Unlike some roots reggae albums that suffer from too much of the same, like the Abyssinians' Satta Massagana from 1976, Sly and Robbie vary the rhythms and arrangements enough to keep the songs accessible and interesting, without sacrificing their authenticity. From the predatory sway of Peter Tosh's "Downpressor Man" and Perry's "Vampire", to the sweet back-up vocals on the roots classic, "Prophet Has Arise", the songs evoke all the colors of a reggae sunsplash.
At times, however, O'Connor seems overwhelmed by the pedigree of her company and her restraint is palatable. Rather than take the tradition and fashion it for her own ends, as she did more consistently on 2002's Sean-Nos Nua, the genre subsumes her, sapping much of the spontaneity and passion from her craft. Perhaps it's misplaced reverence, or the ganja, but on "Door Peep" and "He Prayed", her performance is hesitant, and even dull. On The Abyssinians' "Y Mas Gan", she sings "If we can't be good / we'll be careful / And do the best that we can"; and that's the problem. O'Connor has always been most potent when she throws a little caution to the wind.

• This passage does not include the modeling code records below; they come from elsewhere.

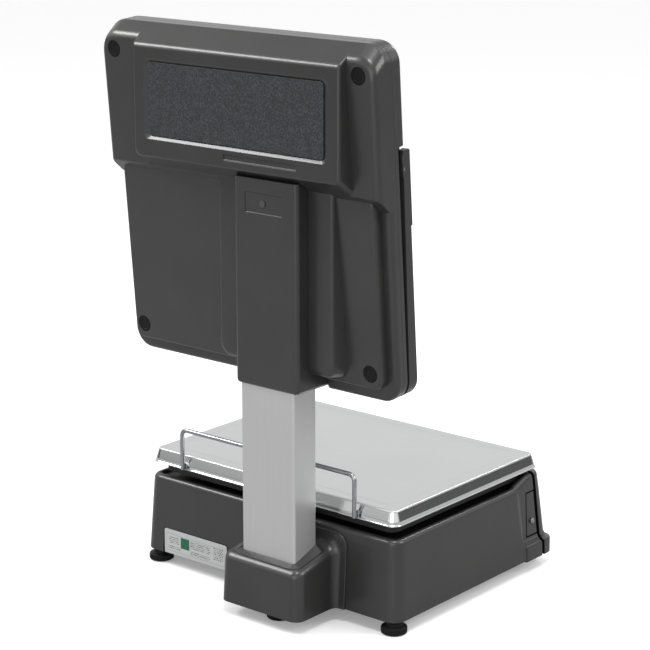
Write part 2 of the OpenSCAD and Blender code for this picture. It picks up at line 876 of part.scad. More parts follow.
module badge_pod(inset) {
  points = [[150, 672 - inset], [178, 672 - inset], [badge_face_y - inset, badge_z1 - inset],
            [badge_face_y - inset, badge_z0 + inset * 0.4], [165, 518 + inset], [150, 517 + inset]];
  hull() {
    along_x(badge_x0 + inset, badge_x1 - inset, points);
    along_x(badge_x0 - 4 + inset, badge_x1 + 4 - inset, [for (p = points) [min(p[0], 172), p[1]]]);
  }
}

module neck_block(inset) {
  hull() {
    translate([0, block_y - inset, 0]) rotate([90, 0, 0]) linear_extrude(height = eps)
      translate([(block_x0 + block_x1) / 2, (block_z0 + block_z1) / 2])
        rounded_outline(block_x1 - block_x0 - 2 * inset, block_z1 - block_z0 - 2 * inset, 10);
    translate([0, 136, 0]) rotate([90, 0, 0]) linear_extrude(height = eps)
      translate([(block_x0 + block_x1) / 2, (block_z0 + block_z1) / 2 - 5])
        rounded_outline(block_x1 - block_x0 + 18 - 2 * inset, block_z1 - block_z0 - 2 * inset, 10);
  }
}

module head_rear_cavity() {
  in_head() {
    head_slab(-head_half_w + shell, head_half_w - shell, shell, head_v - shell,
              head_corner_r - shell, -1, rim_w - shell);
    head_slab(-lower_half_w + shell, lower_half_w - shell, lower_v0 + shell, 236,
              8, rim_w - shell - 1, lower_w - shell);
    along_x(-head_half_w + 10, head_half_w - 10, [[-1, 236], [upper_w - shell - 6, 236],
      [upper_w - shell, 242], [upper_w - shell, 388], [9, head_v - 5], [-1, head_v - 5]]);
  }
  badge_pod(shell);
  neck_block(shell);
}

module head_rear_housing() {
  color([0.27, 0.27, 0.28]) difference() {
    union() {
      in_head() {
        head_rim();
        head_lower_plateau();
        head_upper_body();
      }
      badge_pod(0);
      neck_block(0);
    }
    head_rear_cavity();
    box([neck_x0 - 0.2, 100, 270], [neck_x1 + 0.2, 187, neck_z1 + 0.2]);
    box([panel_x0 - 0.2, badge_face_y - panel_depth, panel_z0 - 0.2],
        [panel_x1 + 0.2, badge_face_y + 5, panel_z1 + 0.2]);
    in_head() head_slab(-220, 220, -20, 430, 5, -40, 0);
    cap_wells(0.2);
  }
}

module cap_wells(grow) {
  in_head() for (sx = [-1, 1]) {
    translate([sx * 182.4, upper_w + 1, 374]) rotate([90, 0, 0]) cylinder(r = cap_r + grow, h = 2.6);
    translate([sx * 175, lower_w + 1, 36]) rotate([90, 0, 0]) cylinder(r = cap_r + grow, h = 2.6);
  }
}

module screw_caps() {
  color([0.05, 0.05, 0.055]) intersection() {
    cap_wells(0);
    in_head() {
      head_slab(-200, 200, 300, 400, 3, upper_w - 1.5, upper_w + 0.2);
      head_slab(-200, 200, 10, 60, 3, lower_w - 1.5, lower_w + 0.2);
    }
  }
}

module badge_panel() {
  color([0.25, 0.28, 0.31])
    translate([(panel_x0 + panel_x1) / 2, badge_face_y - 1, (panel_z0 + panel_z1) / 2])
      rotate([90, 0, 0]) linear_extrude(height = panel_depth - 1)
        rounded_outline(panel_x1 - panel_x0, panel_z1 - panel_z0, 4);
}

module neck_cover() {
  color([0.27, 0.27, 0.28]) difference() {
    box([neck_x0, 118, neck_z0], [neck_x1, neck_y1, neck_z1]);
    box([neck_x0 + neck_wall, 100, neck_z0 - 1], [neck_x1 - neck_wall, neck_y1 - neck_wall, neck_z1 - neck_wall]);
    in_head() head_slab(-220, 220, -60, 430, 5, -60, neck_inner_w);
    box([neck_plate_x0 - 0.2, neck_y1 - 1.2, neck_plate_z0 - 0.2],
        [neck_plate_x1 + 0.2, neck_y1 + 1, neck_plate_z1 + 0.2]);
    translate([-52.4, neck_y1 + 1, 499.8]) rotate([90, 0, 0]) cylinder(r = 2.1, h = 6);
  }
}

module neck_plate() {
  color([0.25, 0.25, 0.26]) difference() {
    box([neck_plate_x0, neck_y1 - 1.2, neck_plate_z0], [neck_plate_x1, neck_y1 - 0.4, neck_plate_z1]);
    translate([-52.4, neck_y1 + 1, 499.8]) rotate([90, 0, 0]) cylinder(r = 2.1, h = 6);
  }
}

module neck_screw() {
  color([0.3, 0.3, 0.3]) translate([-52.4, neck_y1 - 0.4, 499.8]) rotate([-90, 0, 0]) {
    cylinder(r = 4, h = 1);
    translate([0, 0, -2.2]) cylinder(r = 2, h = 2.3);
  }
}

module head_bracket() {
  color([0.6, 0.61, 0.62]) {
    in_head() head_slab(-150, 30, 20, 232, 6, 2, 4.5);
    difference() {
      for (x = [column_x - column_w / 2 - 2.6, column_x + column_w / 2 + 0.1])
        box([x, 120, 320], [x + 2.5, 176, 500]);
      in_head() head_slab(-220, 220, -60, 430, 5, -60, 4.4);
    }
  }
}

module head_board() {
  color([0.1, 0.35, 0.18]) in_head() {
    head_slab(50, 185, 60, 220, 2, 4, 5.6);
    head_slab(70, 100, 90, 120, 1, 5.5, 8.5);
    head_slab(120, 160, 150, 180, 1, 5.5, 12);
    for (x = [56, 179], v = [66, 214]) translate([x, 4 + eps, v]) rotate([90, 0, 0])
      cylinder(r = 3, h = 7.9);
  }
}

module front_housing_outer() {
  w = head_half_w;
  head_slab(-w, w, 0, head_v, head_corner_r, plate_front_w, -gap, $fn = fine_fn);
  difference() {
    hull() {
      head_slab(-w, w, 200, head_v, head_corner_r + 4, -12, -1, $fn = fine_fn);
      head_slab(-w + 2, w - 2, 200, head_v - 2, head_corner_r, -17, -17 + eps, $fn = fine_fn);
      head_slab(-w + 7, w - 7, 200, head_v - 7, head_corner_r - 5, front_w, front_w + eps,
                $fn = fine_fn);
    }
    head_slab(-220, 220, 150, face_v0, 1, -40, plate_front_w);
  }
  head_slab(-mid_half_w, mid_half_w, mid_v0, face_v0 + 2, 1, front_w, plate_front_w + 1);
}

module key_box(i, grow, w0, w1) {
  head_slab(key_x[i] - key_w / 2 - grow, key_x[i] + key_w / 2 + grow,
            key_v - key_h / 2 - grow, key_v + key_h / 2 + grow, 3, w0, w1);
}

module head_front_housing() {
  w = head_half_w - shell;
  color([0.27, 0.27, 0.28]) in_head() difference() {
    front_housing_outer();
    head_slab(-w, w, shell, head_v - shell, head_corner_r - shell, plate_front_w + shell, 5);
    head_slab(-w + 6, w - 6, mid_v0 + shell, head_v - 9, 12, front_w + shell, 5);
    head_slab(-display_half_w - 4, display_half_w + 4, display_v0 - 4, display_v1 + 4, 5,
              front_w - 1, front_w + 1.6);
    head_slab(-display_half_w, display_half_w, display_v0, display_v1, 3, front_w - 1, 0);
    for (i = [0 : 2]) key_box(i, 0.5, front_w - 1, front_w + shell + 1);
    for (sx = [-1, 1]) rod_x(pin_r + running, sx > 0 ? 185 : -205, sx > 0 ? 205 : -185,
                             hinge_w, hinge_v);
  }
}

module display_window() {
  color([0.08, 0.1, 0.12, 0.6]) in_head()
    head_slab(-display_half_w - 3.8, display_half_w + 3.8, display_v0 - 3.8, display_v1 + 3.8, 4.8,
              front_w + 0.1, front_w + 1.5);
}

module display_module() {
  color([0.15, 0.2, 0.18]) in_head() {
    head_slab(-display_half_w - 6, display_half_w + 6, display_v0 - 4, display_v1 + 8, 2, -10, -6);
    head_slab(-display_half_w + 1, display_half_w - 1, display_v0 + 1, display_v1 - 1, 1, -17, -9);
  }
}

module keyboard_panel() {
  key_cols = 10;
  key_rows = 6;
  pitch_x = 34.6;
  pitch_v = 33;
  color([0.75, 0.76, 0.76]) in_head() {
    head_slab(-176, 176, 28, 230, 6, -8.7, plate_front_w - 0.1);
    for (i = [0 : key_cols - 1], j = [0 : key_rows - 1])
      translate([(i - (key_cols - 1) / 2) * pitch_x, 0, 129 + (j - (key_rows - 1) / 2) * pitch_v])
        box([-15, -10.2, -14], [15, -8.6, 14]);
  }
}

module key_cap(i) {
  color([0.8, 0.8, 0.78]) in_head() {
    key_box(i, 0, front_w - 1.8, front_w + shell + 0.4);
    key_box(i, 2, front_w + shell + 0.3, front_w + shell + 1.8);
  }
}

module key_1() { key_cap(0); }
module key_2() { key_cap(1); }
module key_3() { key_cap(2); }

module ear_profile() {
  square_top = ear_v1 - 7;
  polygon([[-27.5, 240], [-14, 240], [-12.5, square_top - 3], [-14, square_top + 3.5],
           [-19.5, ear_v1], [-25.5, ear_v1], [-27.5, ear_v1 - 3]]);
}

module keyboard_frame() {
  w = head_half_w - 0.1;
  color([0.22, 0.22, 0.23]) in_head() difference() {
    union() {
      hull() {
        head_slab(-w, w, frame_v0, frame_v1, 22, -24, -10, $fn = fine_fn);
        head_slab(-w + 2, w - 2, frame_v0 + 2, frame_v1, 20, -26, -24, $fn = fine_fn);
      }
      for (x = [-ear_x1, ear_x0]) translate([x, 0, 0])
        rotate([90, 0, 90]) linear_extrude(height = ear_x1 - ear_x0) ear_profile();
    }
    along_x(-220, 220, [[0, -10], [-9, -10], [-9, 0], [-14.5, frame_v1 + 1], [0, frame_v1 + 1]]);
    head_slab(-window_half_w, window_half_w, window_v0, window_v1, 8, -40, 0);
    for (sx = [-1, 1]) rod_x(pin_r + running, sx > 0 ? 190 : -210, sx > 0 ? 210 : -190,
                             hinge_w, hinge_v);
    head_slab(-mid_half_w, mid_half_w, frame_v1 - 8, 300, 1, -40, 0);
  }
}

module frame_film() {
  color([0.85, 0.9, 0.92, 0.25]) in_head()
    head_slab(-window_half_w, window_half_w, window_v0, window_v1, 8, -19, -18.2);
}

module frame_pins() {
  color([0.7, 0.71, 0.72]) in_head() for (sx = [-1, 1])
    rod_x(pin_r, sx > 0 ? 186 : -203, sx > 0 ? 203 : -186, hinge_w, hinge_v);
}

base_housing();
base_plate();
front_bezel();
side_hatch();
hatch_screw();
rating_plate();
column_pod();
column();
column_bracket();
m6_screws();
foot_rear_left();
foot_rear_right();
foot_front_left();
foot_front_right();
foot_column();
foot_inserts();
load_cell();
load_cell_blocks();
overload_stops();
platter_carrier();
carrier_pads();
platter();
guard_rail();
level_body();
level_vial();
main_board();
power_supply();
power_inlet();
power_rocker();
drawer_rails();
drawer_chassis();
drawer_front();
peel_bar();
platen_roller();
platen_gear();
feed_motor();
motor_pinion();
print_head_lever();
print_head();
roll_core();
label_roll();
take_up_spool();
head_rear_housing();
badge_panel();
head_front_housing();
screw_caps();
neck_cover();
neck_plate();
neck_screw();
head_bracket();
head_board();
display_module();
display_window();
keyboard_panel();
keyboard_frame();
frame_film();
frame_pins();
key_1();
key_2();
key_3();
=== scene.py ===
import json
import math

import bmesh
import bpy
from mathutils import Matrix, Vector


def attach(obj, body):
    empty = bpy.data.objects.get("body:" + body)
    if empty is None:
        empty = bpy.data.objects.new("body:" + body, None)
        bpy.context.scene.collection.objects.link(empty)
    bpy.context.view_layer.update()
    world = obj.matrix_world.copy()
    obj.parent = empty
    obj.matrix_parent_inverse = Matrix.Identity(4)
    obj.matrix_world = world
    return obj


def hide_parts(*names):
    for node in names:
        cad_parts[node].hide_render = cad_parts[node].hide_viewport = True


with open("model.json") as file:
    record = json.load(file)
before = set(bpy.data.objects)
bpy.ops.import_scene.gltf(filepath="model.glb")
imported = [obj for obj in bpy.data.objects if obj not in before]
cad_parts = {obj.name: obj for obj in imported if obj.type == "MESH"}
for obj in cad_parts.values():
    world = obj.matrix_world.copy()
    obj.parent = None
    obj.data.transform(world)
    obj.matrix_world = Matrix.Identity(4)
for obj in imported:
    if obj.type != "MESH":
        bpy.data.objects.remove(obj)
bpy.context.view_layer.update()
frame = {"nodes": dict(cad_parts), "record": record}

scene = bpy.context.scene
nodes = frame["nodes"]
MM = 0.001

# ---------- shader nodes ----------

def set_inputs(target, **values):
    """Sets sockets by name, with _ for a space."""
    for key, value in values.items():
        target.inputs[key.replace("_", " ")].default_value = value


def node(tree, kind, **inputs):
    made = tree.nodes.new(kind)
    set_inputs(made, **inputs)
    return made


def color_mix(tree, **inputs):
    mix = tree.nodes.new("ShaderNodeMix")
    mix.data_type = "RGBA"
    set_inputs(mix, **inputs)
    return mix


# ---------- camera, floor and light ----------

CAMERA_AT = (-1.5536, 1.8878, 0.9575)
CAMERA_AIM = (0.0, 0.0125, 0.317)
LENS_MM = 115.09
LIGHT_AIM_Z = 0.4
WATTS_PER_GLOW = 4
AIR = 2.0
EYE_WHITE = 0.9


def aim(obj, target):
    obj.rotation_euler = (Vector(target) - obj.location).to_track_quat("-Z", "Y").to_euler()


def add_camera():
    data = bpy.data.cameras.new("camera")
    data.lens = LENS_MM
    data.sensor_width = 36.0
    data.clip_end = 60.0
    cam = bpy.data.objects.new("camera", data)
    scene.collection.objects.link(cam)
    cam.location = CAMERA_AT
    aim(cam, CAMERA_AIM)
    scene.camera = cam
    scene.view_settings.view_transform = "Standard"


def add_softbox(name, at, target, width, height, power):
    data = bpy.data.lights.new(name, "AREA")
    data.shape = "RECTANGLE"
    data.size, data.size_y = width, height
    data.energy = power
    lamp = bpy.data.objects.new(name, data)
    scene.collection.objects.link(lamp)
    lamp.location = at
    lamp.visible_camera = False
    aim(lamp, target)


def add_world(bands):
    """Studio air: bands of (height of the direction, brightness) for reflections, near white to the eye."""
    world = bpy.data.worlds.new("studio")
    world.use_nodes = True
    tree = world.node_tree
    where = tree.nodes.new("ShaderNodeTexCoord")
    split = tree.nodes.new("ShaderNodeSeparateXYZ")
    shade_band = tree.nodes.new("ShaderNodeValToRGB")
    band = shade_band.color_ramp
    for i, (height, value) in enumerate(bands):
        stop = band.elements[i] if i < 2 else band.elements.new(height)
        stop.position, stop.color = height, (value / AIR, value / AIR, value / AIR, 1)
    tree.links.new(where.outputs["Generated"], split.inputs[0])
    tree.links.new(split.outputs["Z"], shade_band.inputs["Fac"])
    seen = tree.nodes.new("ShaderNodeLightPath")
    mix = color_mix(tree, B=(*[EYE_WHITE / AIR] * 3, 1))
    tree.links.new(seen.outputs["Is Camera Ray"], mix.inputs["Factor"])
    tree.links.new(shade_band.outputs["Color"], mix.inputs["A"])
    tree.links.new(mix.outputs["Result"], tree.nodes["Background"].inputs["Color"])
    tree.nodes["Background"].inputs["Strength"].default_value = AIR
    scene.world = world


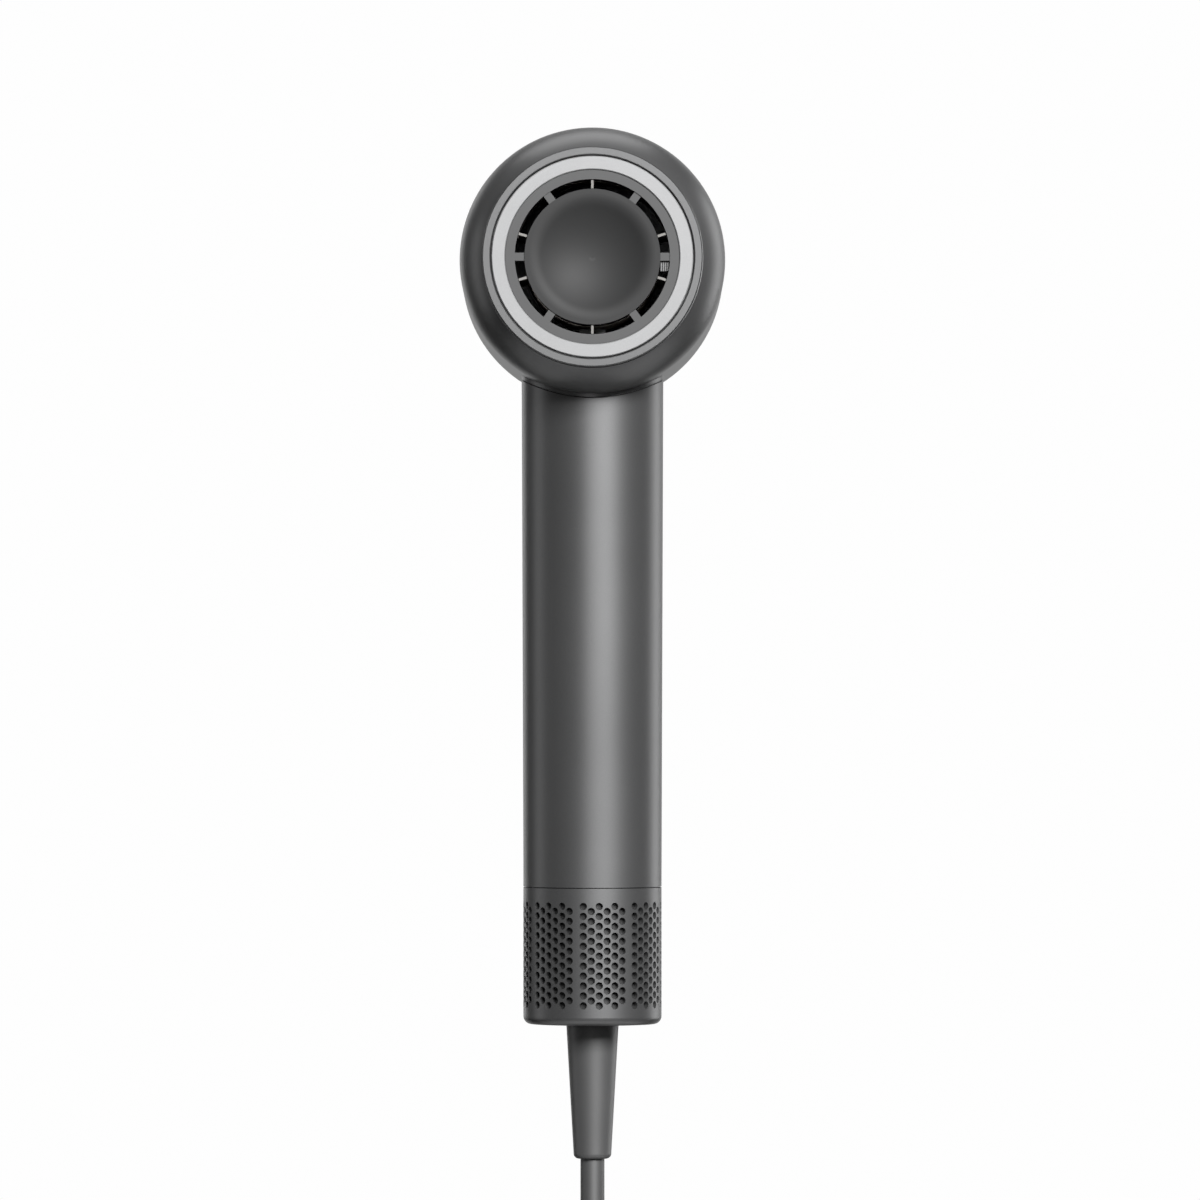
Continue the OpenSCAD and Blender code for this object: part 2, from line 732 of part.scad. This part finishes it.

For O'Connor, it may have been enough to travel to Jamaica, play with the greats and "give thanks and praise" to Jah. But her transformative power, her ability to make the music illuminate with a febrile grace, has always been her charm. Some of it shines through here, but on balance, Throw Down Your Arms is not O'Connor the artist in so much as it's O'Connor the disciple. And as every good preacher knows, a sermon is nothing without a bit of fire and brimstone.